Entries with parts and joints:
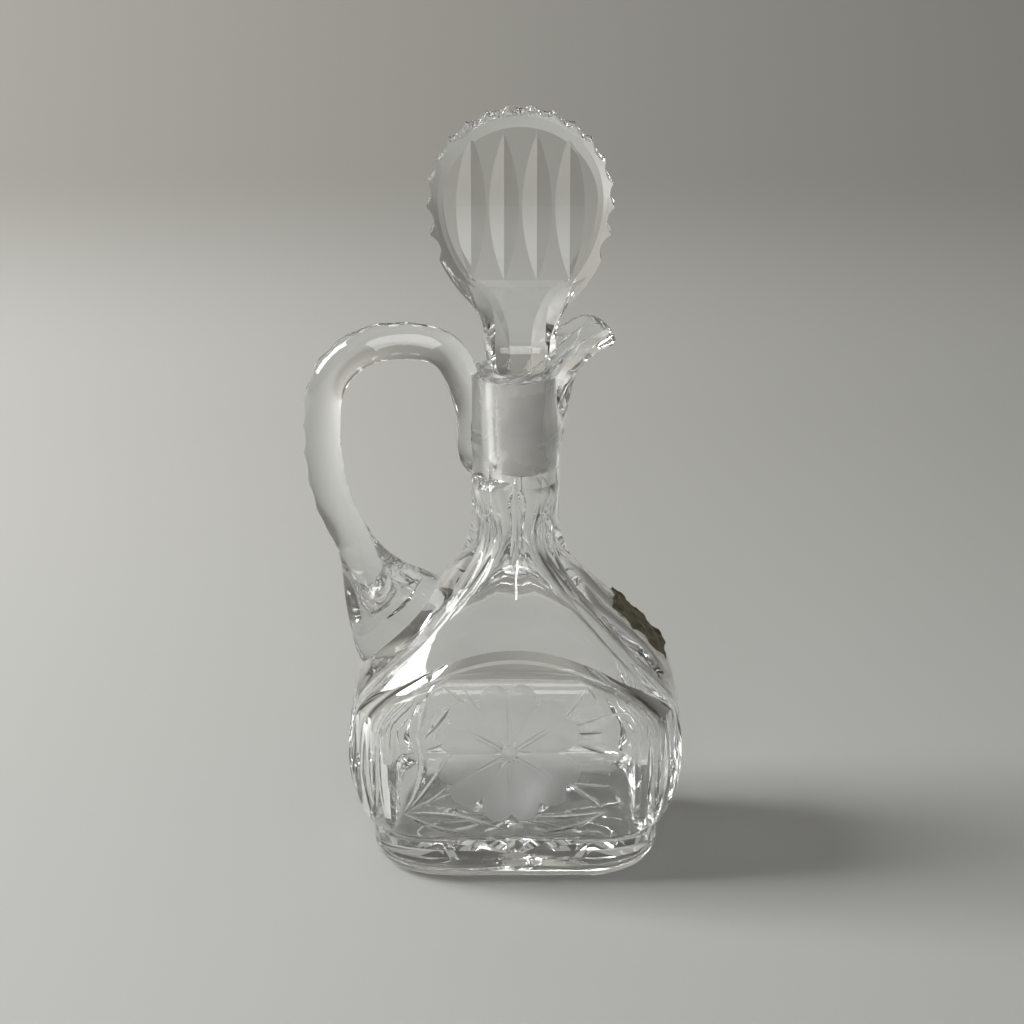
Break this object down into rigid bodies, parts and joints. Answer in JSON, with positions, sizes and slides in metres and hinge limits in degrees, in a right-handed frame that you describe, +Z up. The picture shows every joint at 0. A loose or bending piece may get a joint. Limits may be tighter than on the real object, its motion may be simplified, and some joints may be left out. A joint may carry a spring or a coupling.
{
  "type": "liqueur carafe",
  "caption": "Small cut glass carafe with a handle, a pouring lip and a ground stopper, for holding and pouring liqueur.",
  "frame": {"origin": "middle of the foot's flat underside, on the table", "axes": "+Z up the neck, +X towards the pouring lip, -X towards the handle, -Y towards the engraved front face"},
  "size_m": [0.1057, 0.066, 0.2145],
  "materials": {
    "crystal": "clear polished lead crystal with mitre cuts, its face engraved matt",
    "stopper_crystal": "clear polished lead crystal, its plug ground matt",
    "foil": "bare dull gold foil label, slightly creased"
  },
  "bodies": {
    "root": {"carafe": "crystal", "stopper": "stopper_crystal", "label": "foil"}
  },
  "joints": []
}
...
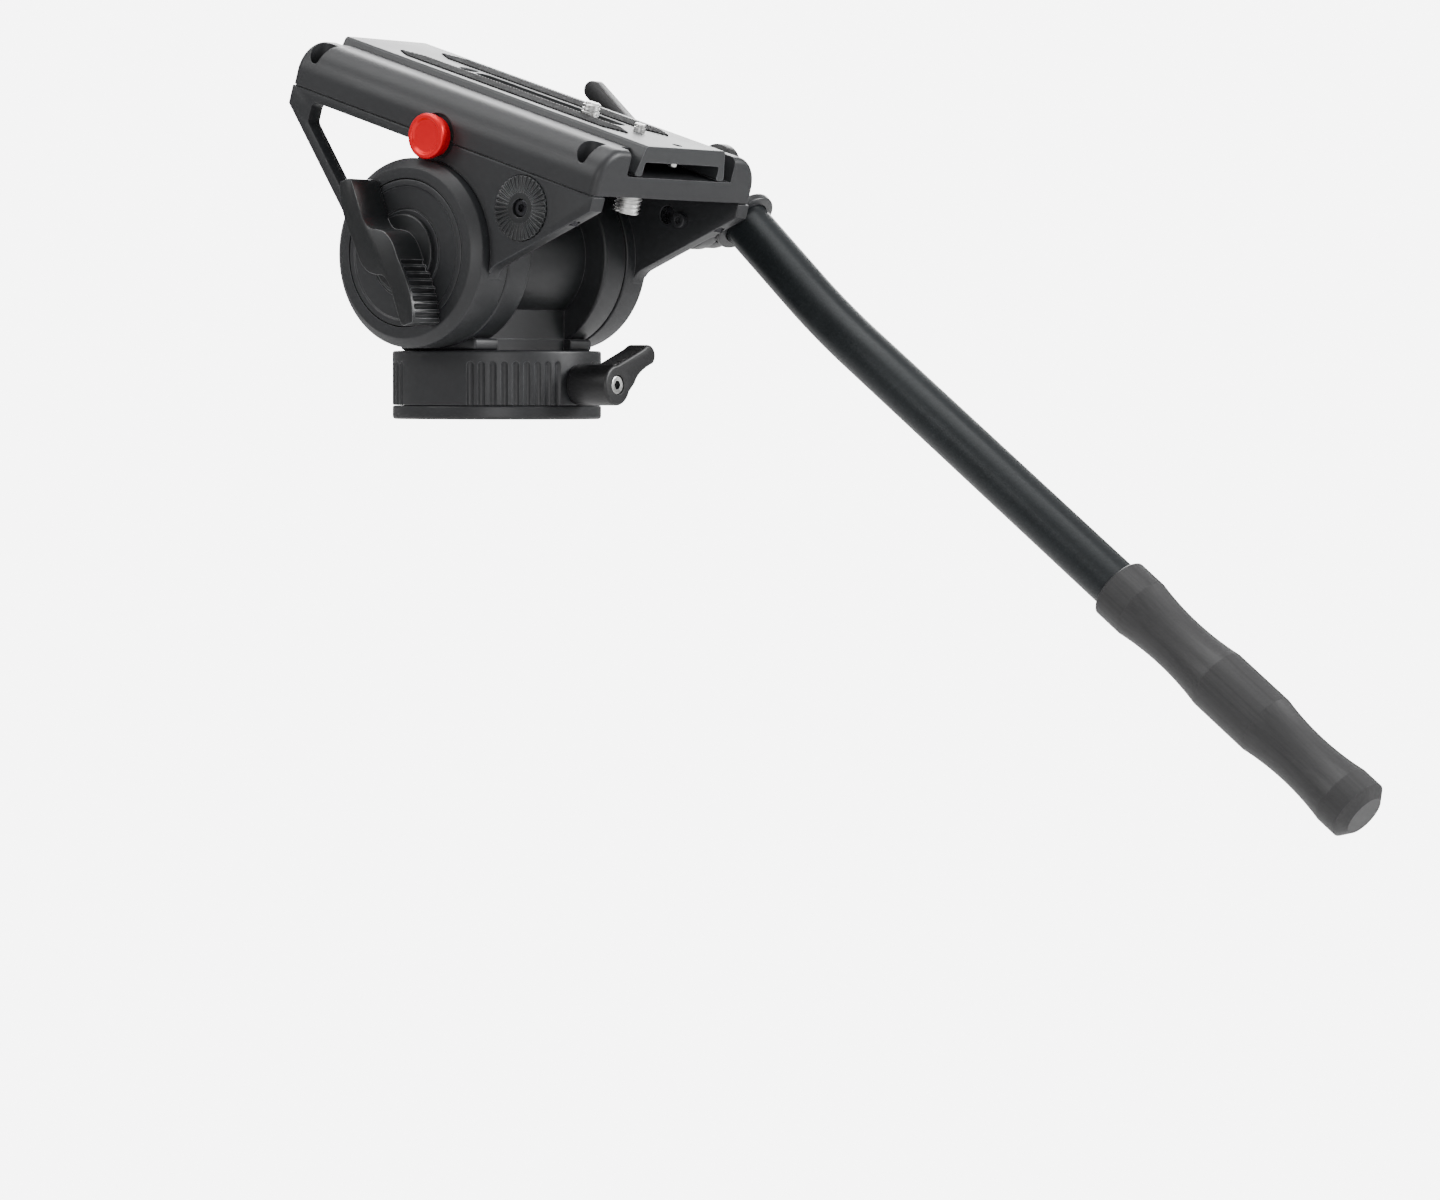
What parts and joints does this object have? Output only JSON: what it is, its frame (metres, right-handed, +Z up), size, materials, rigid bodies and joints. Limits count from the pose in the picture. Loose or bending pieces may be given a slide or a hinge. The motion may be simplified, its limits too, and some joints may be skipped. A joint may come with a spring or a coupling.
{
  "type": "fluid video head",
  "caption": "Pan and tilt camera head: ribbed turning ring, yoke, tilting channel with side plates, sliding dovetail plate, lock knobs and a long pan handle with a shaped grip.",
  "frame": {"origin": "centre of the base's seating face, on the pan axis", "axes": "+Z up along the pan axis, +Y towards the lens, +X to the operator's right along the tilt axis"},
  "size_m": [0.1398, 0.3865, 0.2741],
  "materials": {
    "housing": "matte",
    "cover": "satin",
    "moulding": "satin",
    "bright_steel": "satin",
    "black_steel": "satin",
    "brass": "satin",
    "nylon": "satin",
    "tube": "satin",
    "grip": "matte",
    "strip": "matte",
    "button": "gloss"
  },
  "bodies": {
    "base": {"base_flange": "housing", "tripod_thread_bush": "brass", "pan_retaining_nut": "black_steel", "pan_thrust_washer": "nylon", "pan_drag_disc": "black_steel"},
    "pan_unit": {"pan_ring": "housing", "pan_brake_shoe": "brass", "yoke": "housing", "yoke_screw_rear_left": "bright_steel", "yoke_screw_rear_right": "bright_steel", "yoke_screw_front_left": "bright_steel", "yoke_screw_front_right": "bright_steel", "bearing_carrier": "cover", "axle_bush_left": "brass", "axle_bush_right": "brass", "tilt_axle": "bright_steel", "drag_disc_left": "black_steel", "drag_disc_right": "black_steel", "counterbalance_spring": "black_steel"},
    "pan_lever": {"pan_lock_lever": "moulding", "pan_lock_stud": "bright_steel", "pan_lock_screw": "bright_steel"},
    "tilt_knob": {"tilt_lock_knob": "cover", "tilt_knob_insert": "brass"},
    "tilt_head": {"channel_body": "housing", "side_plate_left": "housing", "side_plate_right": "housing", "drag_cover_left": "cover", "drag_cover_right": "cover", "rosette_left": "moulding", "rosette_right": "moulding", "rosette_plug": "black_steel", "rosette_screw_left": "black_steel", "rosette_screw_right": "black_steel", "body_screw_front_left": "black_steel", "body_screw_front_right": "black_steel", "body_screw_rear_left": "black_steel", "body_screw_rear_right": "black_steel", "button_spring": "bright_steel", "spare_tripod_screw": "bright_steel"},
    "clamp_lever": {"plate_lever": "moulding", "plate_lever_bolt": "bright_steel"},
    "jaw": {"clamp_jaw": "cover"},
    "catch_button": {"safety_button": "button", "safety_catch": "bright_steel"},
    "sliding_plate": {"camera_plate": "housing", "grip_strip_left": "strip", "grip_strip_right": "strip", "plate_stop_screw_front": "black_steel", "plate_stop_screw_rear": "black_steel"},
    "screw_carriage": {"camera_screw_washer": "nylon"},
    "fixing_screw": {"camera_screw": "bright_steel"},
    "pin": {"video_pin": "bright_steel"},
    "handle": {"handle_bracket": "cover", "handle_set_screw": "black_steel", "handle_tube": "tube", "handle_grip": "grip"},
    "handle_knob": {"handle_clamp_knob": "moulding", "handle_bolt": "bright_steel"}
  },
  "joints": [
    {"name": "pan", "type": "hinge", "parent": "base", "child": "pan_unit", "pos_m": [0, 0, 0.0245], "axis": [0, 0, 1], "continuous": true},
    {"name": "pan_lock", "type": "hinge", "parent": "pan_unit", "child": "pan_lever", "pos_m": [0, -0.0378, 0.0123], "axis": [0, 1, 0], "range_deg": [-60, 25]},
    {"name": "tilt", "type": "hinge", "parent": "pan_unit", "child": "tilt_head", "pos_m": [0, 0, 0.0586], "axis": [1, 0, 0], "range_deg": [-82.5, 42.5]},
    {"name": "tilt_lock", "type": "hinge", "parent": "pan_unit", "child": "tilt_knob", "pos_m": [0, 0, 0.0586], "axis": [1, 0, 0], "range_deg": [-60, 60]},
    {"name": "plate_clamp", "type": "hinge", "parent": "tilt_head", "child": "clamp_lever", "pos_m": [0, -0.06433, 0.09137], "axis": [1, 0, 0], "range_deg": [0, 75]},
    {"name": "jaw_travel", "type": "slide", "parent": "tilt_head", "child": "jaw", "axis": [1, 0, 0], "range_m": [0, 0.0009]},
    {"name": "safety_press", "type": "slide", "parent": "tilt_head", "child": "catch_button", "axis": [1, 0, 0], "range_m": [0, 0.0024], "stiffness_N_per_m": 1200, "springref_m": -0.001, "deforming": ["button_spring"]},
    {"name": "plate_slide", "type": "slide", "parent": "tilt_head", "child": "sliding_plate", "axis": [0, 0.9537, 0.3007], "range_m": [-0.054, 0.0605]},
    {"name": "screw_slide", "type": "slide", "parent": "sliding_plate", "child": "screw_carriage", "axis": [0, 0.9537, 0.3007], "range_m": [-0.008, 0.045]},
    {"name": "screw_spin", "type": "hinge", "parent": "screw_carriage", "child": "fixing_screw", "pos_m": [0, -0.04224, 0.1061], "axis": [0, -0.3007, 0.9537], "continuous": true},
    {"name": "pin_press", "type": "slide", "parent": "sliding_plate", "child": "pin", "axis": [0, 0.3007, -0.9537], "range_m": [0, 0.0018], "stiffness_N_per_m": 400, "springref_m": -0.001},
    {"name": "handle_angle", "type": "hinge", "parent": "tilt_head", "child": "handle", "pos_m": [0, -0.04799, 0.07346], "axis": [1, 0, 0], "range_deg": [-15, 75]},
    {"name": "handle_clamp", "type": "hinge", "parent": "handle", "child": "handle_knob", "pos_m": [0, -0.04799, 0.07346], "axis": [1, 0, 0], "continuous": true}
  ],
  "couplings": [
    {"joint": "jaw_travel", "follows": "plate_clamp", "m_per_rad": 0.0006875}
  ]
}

## YOUR OBJECTIVE
Each line in the data that holds the string "this" should be found and copied.

## COMPLETE OUTPUT
Break this object down into rigid bodies, parts and joints. Answer in JSON, with positions, sizes and slides in metres and hinge limits in degrees, in a right-handed frame that you describe, +Z up. The picture shows every joint at 0. A loose or bending piece may get a joint. Limits may be tighter than on the real object, its motion may be simplified, and some joints may be left out. A joint may carry a spring or a coupling.
What parts and joints does this object have? Output only JSON: what it is, its frame (metres, right-handed, +Z up), size, materials, rigid bodies and joints. Limits count from the pose in the picture. Loose or bending pieces may be given a slide or a hinge. The motion may be simplified, its limits too, and some joints may be skipped. A joint may come with a spring or a coupling.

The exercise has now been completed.